- [Required task] Using the records below, quote only the span that opens with the line containing "imported = [obj" and closes with the line containing "MEDALLION_POINTS = 16", exactly and inclusively.

- [Materials provided]
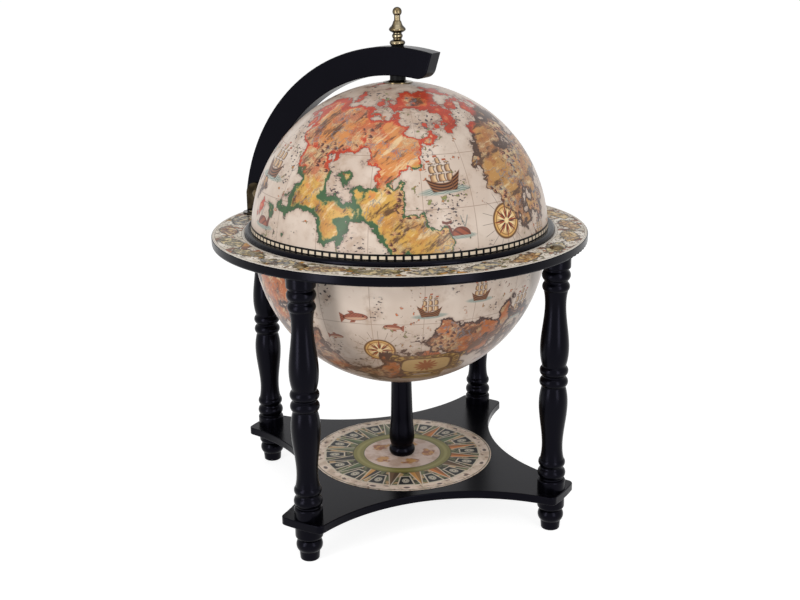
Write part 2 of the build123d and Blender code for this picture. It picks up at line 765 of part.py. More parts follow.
# ================================================================ hinge
# Bracket: a plate with round ends and two round-topped cheeks for the pin.
with BuildPart() as hinge_bracket:
    with BuildSketch(Plane.XY.offset(print_top)):
        with Locations((0, hinge_y)):
            SlotOverall(plate_length, plate_width)
    extrude(amount=plate_thickness)
    fillet(hinge_bracket.faces().sort_by(Axis.Z)[-1].edges(), plate_edge_rounding)
    with BuildSketch(Plane.XY.offset(print_top)):
        with Locations((-plate_screw_offset, hinge_y), (plate_screw_offset, hinge_y)):
            Circle(plate_screw_radius + screw_clearance)
    extrude(amount=plate_thickness, mode=Mode.SUBTRACT)
    for side in (-1, 1):
        with BuildPart(mode=Mode.PRIVATE) as cheek:
            with BuildSketch(Plane.YZ.offset(side * cheek_inside)):
                with Locations((hinge_y, hinge_z)):
                    Circle(cheek_radius)
                with Locations((hinge_y, print_top)):
                    Rectangle(2 * cheek_radius, hinge_z - print_top,
                              align=(Align.CENTER, Align.MIN))
                with Locations((hinge_y, hinge_z)):
                    Circle(hinge_pin_radius + pilot_fit, mode=Mode.SUBTRACT)
            extrude(amount=side * cheek_thickness)
            outer_face = cheek.faces().filter_by(Axis.X).sort_by(Axis.X)[-1 if side > 0 else 0]
            rim = outer_face.outer_wire().edges()
            fillet(rim.filter_by(Axis.Y, reverse=True), cheek_edge_rounding)
        add(cheek.part)
save(hinge_bracket.part, "hinge_bracket")

with BuildPart() as hinge_pin:
    with BuildSketch(Plane.XY):
        with BuildLine():
            middle = Line((0, 0), (hinge_pin_radius, 0))
            shank = Line(middle @ 1, (hinge_pin_radius, cheek_outside))
            seat = Line(shank @ 1, (hinge_head_radius, cheek_outside))
            dome = cap(hinge_head_radius, cheek_outside, hinge_head_height)
            core = Line(dome @ 1, middle @ 0)
        make_face()
    revolve(axis=Axis.Y)
    mirror(about=Plane.XZ)
hinge_pin.part.orientation = (0, 0, 90)
hinge_pin.part.position = (0, hinge_y, hinge_z)
save(hinge_pin.part, "hinge_pin")

with BuildPart() as bracket_screws:
    with BuildSketch(Plane.XY.offset(plate_top)):
        with Locations((-plate_screw_offset, hinge_y), (plate_screw_offset, hinge_y)):
            Circle(plate_screw_head_radius)
    extrude(amount=plate_screw_head_height)
    fillet(bracket_screws.faces().sort_by(Axis.Z)[-2:].edges(), plate_screw_rounding)
    with BuildSketch(Plane.XY.offset(plate_top)):
        with Locations((-plate_screw_offset, hinge_y), (plate_screw_offset, hinge_y)):
            Circle(plate_screw_radius)
    extrude(amount=-(plate_thickness + print_thickness + plate_screw_depth))
save(bracket_screws.part, "bracket_screws")
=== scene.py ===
"""Looks of the tabletop globe bar: camera, studio, printed papers, lacquer and brass."""
import json
import math

import bpy
from mathutils import Matrix, Vector

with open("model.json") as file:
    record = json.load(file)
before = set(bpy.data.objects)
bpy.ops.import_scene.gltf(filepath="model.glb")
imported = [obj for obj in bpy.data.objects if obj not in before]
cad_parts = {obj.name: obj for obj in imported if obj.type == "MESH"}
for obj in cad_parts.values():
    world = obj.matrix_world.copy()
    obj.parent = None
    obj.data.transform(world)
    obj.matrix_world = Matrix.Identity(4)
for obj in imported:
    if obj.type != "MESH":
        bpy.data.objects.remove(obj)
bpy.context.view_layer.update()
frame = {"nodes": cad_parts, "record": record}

# ---------------------------------------------------------------- sizes, metres
LID_CENTRE = 0.3167
LID_RADIUS = 0.1645
BOWL_CENTRE = 0.3105
BOWL_RADIUS = 0.1632
SHELL_WALL = 0.004
RING_INNER = 0.1723
RING_OUTER = 0.2071
MEDALLION_RADIUS = 0.1043
BAND_BOTTOM = 0.3253
SQUARE_LOW, SQUARE_HIGH = 0.0005, 0.0038    # from the band's bottom
BAND_SQUARES = 122
RING_PANELS = 22
MEDALLION_POINTS = 16

# ---------------------------------------------------------------- relief and gloss
FIBRE_SCALE = 260.0         # of the relief of the printed sheets
PAPER_DEPTH = 0.0001        # of that relief, in metres
VARNISHED_DEPTH = 0.00006
PAPER_GLOSS = {"IOR": 1.3, "Specular_IOR_Level": 0.35}
DARK_GLOSS = {"IOR": 1.3, "Specular_IOR_Level": 0.25}
VARNISH_GLOSS = {"IOR": 1.35, "Specular_IOR_Level": 0.45}
LACQUER_GLOSS = {"IOR": 1.28, "Specular_IOR_Level": 0.23}
LACQUER_SHEEN = (0.72, 0.7, 1.0, 1.0)

# ---------------------------------------------------------------- palette, 0 to 255
PAPER = (201, 183, 168)
PAPER_PALE = (214, 198, 184)
PAPER_AGED = (166, 138, 116)
INK = (56, 42, 40)
UMBER = (78, 54, 44)
PLUM = (92, 66, 66)
SEPIA = (140, 112, 96)
SLATE = (112, 122, 130)
RUST = (160, 80, 50)


def linear(color):
    """An RGBA tuple for a socket, from red, green and blue as a picture stores them."""
    parts = [c / 255 for c in color]
    plain = [c / 12.92 if c <= 0.04045 else ((c + 0.055) / 1.055) ** 2.4 for c in parts]
    return (*plain, 1.0)


# ---------------------------------------------------------------- node algebra
class Value:
    """An output of a shader node. Arithmetic on it adds nodes to the same tree."""

    def __init__(self, socket):
        self.socket = socket
        self.tree = socket.id_data

    def __add__(self, other):
        return number("ADD", self, other)

    def __radd__(self, other):
        return number("ADD", other, self)

    def __sub__(self, other):
        return number("SUBTRACT", self, other)

    def __rsub__(self, other):
        return number("SUBTRACT", other, self)

    def __mul__(self, other):
        return number("MULTIPLY", self, other)

    def __rmul__(self, other):
        return number("MULTIPLY", other, self)

    def __truediv__(self, other):
        return number("DIVIDE", self, other)

    def __neg__(self):
        return number("MULTIPLY", self, -1.0)

    def __abs__(self):
        return number("ABSOLUTE", self)


def feed(term, socket):
    """Give a socket a value from another node, or a plain one."""
    if isinstance(term, Value):
        term.tree.links.new(term.socket, socket)
    else:
        socket.default_value = term


def number(operation, *terms):
    """One Math node."""
    tree = next(term.tree for term in terms if isinstance(term, Value))
    node = tree.nodes.new("ShaderNodeMath")
    node.operation = operation
    for term, socket in zip(terms, node.inputs):
        feed(term, socket)
    return Value(node.outputs[0])


def vector(operation, *terms, output="Vector"):
    """One Vector Math node."""
    tree = next(term.tree for term in terms if isinstance(term, Value))
    node = tree.nodes.new("ShaderNodeVectorMath")
    node.operation = operation
    for term, socket in zip(terms, node.inputs):
        feed(term, socket)
    return Value(node.outputs[output])


def dot(a, b):
    return vector("DOT_PRODUCT", a, b, output="Value")


def length(a):
    return vector("LENGTH", a, output="Value")


def scaled(a, factor):
    """A vector times a plain number."""
    return vector("MULTIPLY", a, (factor, factor, factor))


def split(a):
    """The three numbers in a vector or colour."""
    node = a.tree.nodes.new("ShaderNodeSeparateXYZ")
    feed(a, node.inputs[0])
    return [Value(output) for output in node.outputs]


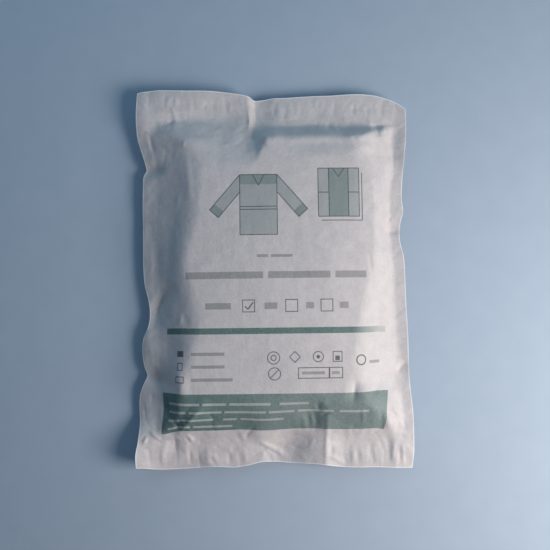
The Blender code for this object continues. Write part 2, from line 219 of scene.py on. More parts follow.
# x, y, heading in degrees, length, left width, right width, lift
CREASES = (
    (-23, 164, 88, 34, 4, 3, 1.6),
    (-12, 134, 20, 14, 4, 3, -1.4),
    (-9, 139, 110, 22, 3, 5, -1.2),
    (-128, 143, 100, 24, 3, 4, -1.2),
    (-91, 138, 60, 10, 3, 3, 0.8),
    (-107, 165, 25, 10, 3, 3, -1.2),
    (-126, 112, 0, 20, 3, 3, -1.2),
    (-86, 100, 95, 60, 9, 5, 0.8),
    (-106, 30, 84, 60, 6, 6, -0.8),
    (-128, 20, 92, 50, 5, 5, 0.7),
    (-90, -44, 120, 18, 5, 5, -0.8),
    (-120, -34, 70, 36, 4, 4, -1.0),
    (-130, -58, 20, 20, 4, 4, 0.9),
    (-128, -125, 90, 16, 3, 3, -1.2),
    (-134, -168, 65, 10, 2.5, 2.5, 1.9),
    (-124, -164, 146, 16, 2.5, 2.5, 2.0),
    (-108, -166, 178, 24, 3, 3, 1.8),
    (-88, -167, 125, 13, 3, 4, 2.4),
    (-99, -152, 60, 16, 3, 3, -1.4),
    (-90, -155, 140, 14, 3, 3, 1.0),
    (-109, -136, 103, 30, 3, 4, -1.2),
    (-102, -150, 123, 24, 3, 4, -2.0),
    (-87, -148, 47, 42, 3, 3, 1.6),
    (-64, -143, 120, 11, 2.5, 2.5, -1.2),
    (-101, -164, 2, 30, 4, 4, 1.2),
    (-89, -166, 45, 10, 3, 3, -1.0),
    (-104, -172, 92, 20, 3, 3, -0.8),
    (-92, -179, 91, 32, 3, 3, 0.5),
    (-89, -188, 92, 20, 3, 3, -0.8),
    (-116, -184, 84, 30, 4, 4, 0.9),
    (-130, -186, 96, 22, 3, 3, -0.8),
    (-26, -160, 50, 18, 3, 3, -1.2),
    (-34, -165, 110, 20, 4, 4, 0.8),
    (-65, -192, 130, 14, 3, 3, -1.2),
    (-48, -189, 92, 16, 3, 4, -1.2),
    (-4, -179, 149, 40, 3, 4, 1.5),
    (38, -150, 95, 22, 3, 4, 0.9),
    (52, -141, 24, 13, 2.5, 2.5, -1.6),
    (44, -134, 118, 15, 2.5, 3, -1.6),
    (47, -133, 150, 14, 3, 3, -1.3),
    (50, -130, 40, 12, 3, 3, 1.0),
    (38, -146, 106, 18, 2.5, 3, 1.2),
    (30, -150, 100, 26, 4, 4, 0.9),
    (53, -170, 88, 66, 3, 4, 1.4),
    (58, -182, 82, 18, 3, 3, -1.1),
    (82, -188, 95, 24, 4, 4, 0.8),
    (99, -184, 86, 28, 4, 4, -0.8),
    (81, -118, 83, 22, 3, 5, -1.2),
    (90, -145, 94, 20, 3, 3, 1.1),
    (109, -144, 90, 16, 3, 3, -1.2),
    (124, -137, 121, 20, 3, 3, 1.3),
    (122, -144, 135, 22, 3, 3, -1.2),
    (131, -155, 107, 14, 3, 3, 1.0),
    (118, -182, 92, 28, 3, 3, -0.4),
    (123, -184, 87, 28, 2.5, 2.5, 0.8),
    (129, -182, 90, 22, 2.5, 2.5, -0.5),
    (133, -188, 93, 26, 2.5, 2.5, 0.8),
    (133, -96, 45, 14, 3, 3, -1.2),
    (123, 59, 45, 12, 2.5, 2.5, -1.6),
    (114, 83, 93, 42, 3, 4, 1.1),
    (127, 46, 4, 24, 3, 3, -1.4),
    (100, 8, 97, 26, 3, 4, -0.9),
    (112, 149, 100, 9, 2.5, 3, -1.4),
    (124, 149, 88, 14, 2.5, 2.5, 1.4),
    (101, 132, 150, 30, 4, 4, 0.8),
    (92, 146, 40, 26, 4, 4, -0.8),
    (68, 156, 96, 18, 3, 3, 0.9),
    (61, 158, 84, 16, 3, 3, -0.9),
    (129, 122, 88, 30, 3, 3, -1.0),
)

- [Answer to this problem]
imported = [obj for obj in bpy.data.objects if obj not in before]
cad_parts = {obj.name: obj for obj in imported if obj.type == "MESH"}
for obj in cad_parts.values():
    world = obj.matrix_world.copy()
    obj.parent = None
    obj.data.transform(world)
    obj.matrix_world = Matrix.Identity(4)
for obj in imported:
    if obj.type != "MESH":
        bpy.data.objects.remove(obj)
bpy.context.view_layer.update()
frame = {"nodes": cad_parts, "record": record}

# ---------------------------------------------------------------- sizes, metres
LID_CENTRE = 0.3167
LID_RADIUS = 0.1645
BOWL_CENTRE = 0.3105
BOWL_RADIUS = 0.1632
SHELL_WALL = 0.004
RING_INNER = 0.1723
RING_OUTER = 0.2071
MEDALLION_RADIUS = 0.1043
BAND_BOTTOM = 0.3253
SQUARE_LOW, SQUARE_HIGH = 0.0005, 0.0038    # from the band's bottom
BAND_SQUARES = 122
RING_PANELS = 22
MEDALLION_POINTS = 16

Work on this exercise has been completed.